Providing one example, he said five-bedroom properties are harder to find in Summit County than are smaller accommodations, and like many other pieces of the local economy, it’s all directly tied to supply and demand and not all properties are created equal.

As such, only properties in the top 25 percentile of five-bedroom vacation rentals eclipsed or came close to surpassing the $100,000 mark in Summit or the $160,000 mark in Vail, according to the report.

“Another way to look at that,” Becker said, “is that a five-bedroom unit in Frisco is going to command less than a five-bedroom, ski-in, ski-out unit in Breckenridge.”

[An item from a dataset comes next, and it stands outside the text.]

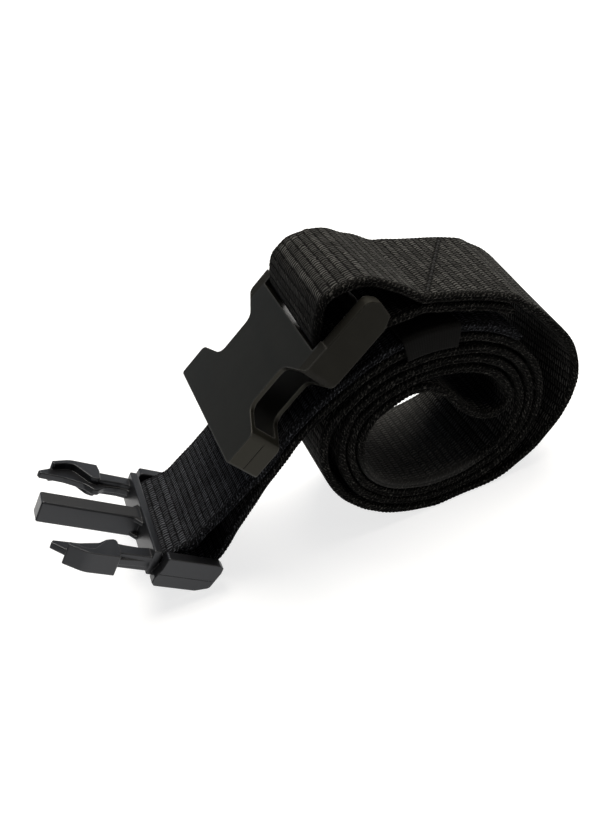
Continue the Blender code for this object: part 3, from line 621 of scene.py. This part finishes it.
def webbing_material():
    """Heavy black nylon webbing: ribs across, each one row of floats that run along the strap."""
    g = Graph("webbing_look")
    where = g.read("weave")
    s, p, y = g.split(where)
    rib = g.calc("DIVIDE", s, RIB)
    number = g.calc("FLOOR", rib)
    off = g.calc("MULTIPLY", g.calc("SUBTRACT", g.calc("FRACT", rib), 0.5), RIB)      # 0 in the rib's middle
    away = g.calc("ABSOLUTE", off)
    # every rib starts its floats at another place
    shift = g.calc("FRACT", g.calc("MULTIPLY", g.calc("SINE", g.calc("MULTIPLY", number, 12.9898)), 437.585))
    wander = g.calc("MULTIPLY", g.calc("SUBTRACT", g.noise(where, 0.14, 1.0), 0.5), 2.2)
    pull = g.calc("MULTIPLY", g.calc("SUBTRACT", g.noise(where, 0.8, 1.0), 0.5), 0.7)
    thread = g.calc("ADD", g.calc("ADD", p, g.calc("ADD", wander, pull)),
                    g.calc("ADD", g.calc("MULTIPLY", off, 0.26), g.calc("MULTIPLY", shift, FLOAT_PITCH)))
    wave = g.calc("SINE", g.calc("MULTIPLY", thread, 2 * math.pi / FLOAT_PITCH))
    wave = g.calc("ADD", g.calc("MULTIPLY", wave, 0.5), 0.5)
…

Evolve manages more than 7,000 vacation rentals in 500 markets across North America, according to Becker, and these are the same accommodations found on websites such as or In fact, Evolve creates some of those listings for its clients, Becker said.

So far, Evolve has produced performance reports for Summit County, Vail and Winter Park, with plans to release about 50 more in the coming months focused on other markets in which the company is working, Becker said.

“With Summit County in our backyard, it’s one of our favorite markets, and it’s one of the reports we did first,” he said, adding that the reports are based on the last 365 days prior to their release, not the last calendar year.

Digging into details

The reports detail the annual revenues generated by vacation-rental properties in the 50th and 75th percentiles, segmented into different accommodation types, ranging from studios to five-bedroom homes, with a number of other stats. The 50th percentile is the same thing as the median, or the amount generated by the property or properties in the exact middle of the sample.

According to the report, the median revenue generated by a three-bedroom vacation rental in Summit County is $33,230. For comparison, a three-bedroom property in Frisco advertised as a long-term rental was priced at $2,950 a month in the Monday, March 19, Summit Daily News. That means a renter would pay just more than $35,000 annually, provided the home stays occupied year-round.

In this instance, the amount of income collected by a landlord who rents on a long-term basis would actually be slightly greater than what someone gets using the same property as a short-term rental. However, based on the report, that’s not usually the case.

A three-bedroom vacation rental in the 75th percentile in Summit County, for instance, generates significantly more revenue at $48,000 annually, according to the report. At that rate, it would produce $12,000 more in revenue every year than listing the same property as a long-term rental, even at $3,000 a month.

In Vail, the gap is even wider. The median revenue generated by a three-bedroom vacation rental in the Vail area is $42,665, according to the report. A landlord would have to charge more than $3,500 per month to generate the same amount of income leasing long-term. At the 75th percentile, it would take a monthly rental rate of more than $5,400 to equal the short-term income generated for a three-bedroom property.

Smaller potatoes

At the smaller end of the accommodations, there’s plenty of room to make money with short-term rentals, too. According to the report, the median annual income for a studio vacation rental in Summit County is $22,000, and duplicating that at a monthly rate would require a landlord to charge more than $1,800 a month.

In comparison, the median revenue generated by a one-bedroom vacation rental in the Vail area is $20,560, according to the report. A one-bedroom long-term rental was listed for $1,580 in the Friday, March 23, Vail Daily, which equates to $18,960 annually; that number would rise to more than $1,700 per month to meet the short-term rate.

In addition to revenues generated, the report also pegs average daily rates, which show considerable range, as Summit County studios come in at $153 per night, while five-bedroom units go for $576 a night, on average. In the Vail area, studios average $208 per night, with five-bedroom units going for an average of $1,153.

In terms of occupancy rates, every type of accommodation in Summit County sees similar figures, with the four- and five-bedroom accommodations at 40 percent, the lowest occupancy rates in Summit County, while the one-bedroom units see the highest occupancy rate at 49 percent. Occupancy rates for Vail are 32 percent for a four bedroom on the low end, topping out at 48 percent for a one-bedroom rental.

The reports also measures the average length of stay and the average daily rates for both the high and low seasons, defined as the best and worst four months of the last calendar year.

According to the reports, the average length of a stay varies little between seasons at 4.0 days for the peak season and 3.7 days for the low season in Summit County. In Vail, the average is 5.2 days in the high season compared to 3.5 in the slow season.